**AIM:** What follows is a listing; give it again exactly, in its entirety.

**DATA PROVIDED:**
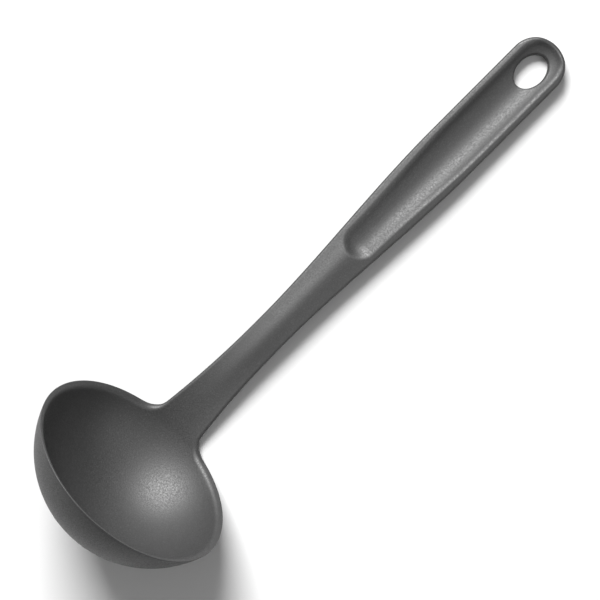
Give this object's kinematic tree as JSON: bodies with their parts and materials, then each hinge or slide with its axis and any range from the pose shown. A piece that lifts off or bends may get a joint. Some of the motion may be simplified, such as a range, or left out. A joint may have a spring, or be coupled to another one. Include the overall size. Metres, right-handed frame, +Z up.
{
  "type": "soup ladle",
  "caption": "One-piece moulded nylon soup ladle: round deep bowl, slim neck, and a long grip with a thumb channel and an oval hang hole.",
  "frame": {"origin": "middle of the bottom of the ladle's box, on the table that it lies on", "axes": "+X along the handle towards the hang hole, with the bowl at -X; Y across, the two halves alike; +Z up, the way the handle's front faces"},
  "size_m": [0.2794, 0.0898, 0.08],
  "materials": {
    "nylon": "satin, fine spark-eroded texture, dark neutral grey"
  },
  "bodies": {
    "root": {"ladle": "nylon"}
  },
  "joints": []
}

**CORRECT RESPONSE:**
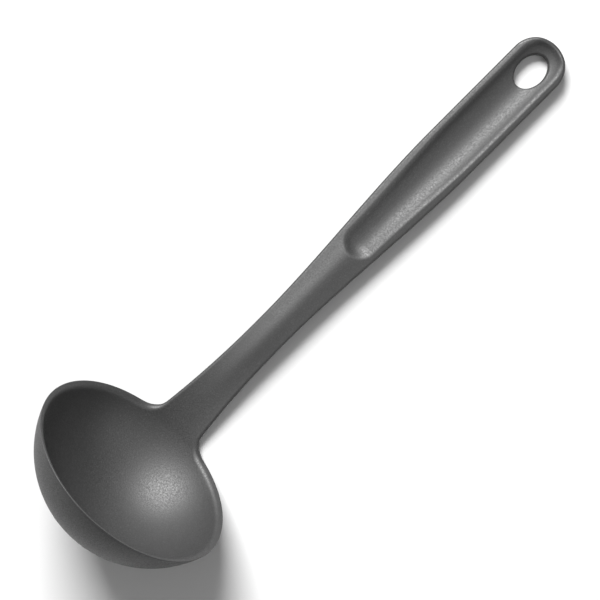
Give this object's kinematic tree as JSON: bodies with their parts and materials, then each hinge or slide with its axis and any range from the pose shown. A piece that lifts off or bends may get a joint. Some of the motion may be simplified, such as a range, or left out. A joint may have a spring, or be coupled to another one. Include the overall size. Metres, right-handed frame, +Z up.
{
  "type": "soup ladle",
  "caption": "One-piece moulded nylon soup ladle: round deep bowl, slim neck, and a long grip with a thumb channel and an oval hang hole.",
  "frame": {"origin": "middle of the bottom of the ladle's box, on the table that it lies on", "axes": "+X along the handle towards the hang hole, with the bowl at -X; Y across, the two halves alike; +Z up, the way the handle's front faces"},
  "size_m": [0.2794, 0.0898, 0.08],
  "materials": {
    "nylon": "satin, fine spark-eroded texture, dark neutral grey"
  },
  "bodies": {
    "root": {"ladle": "nylon"}
  },
  "joints": []
}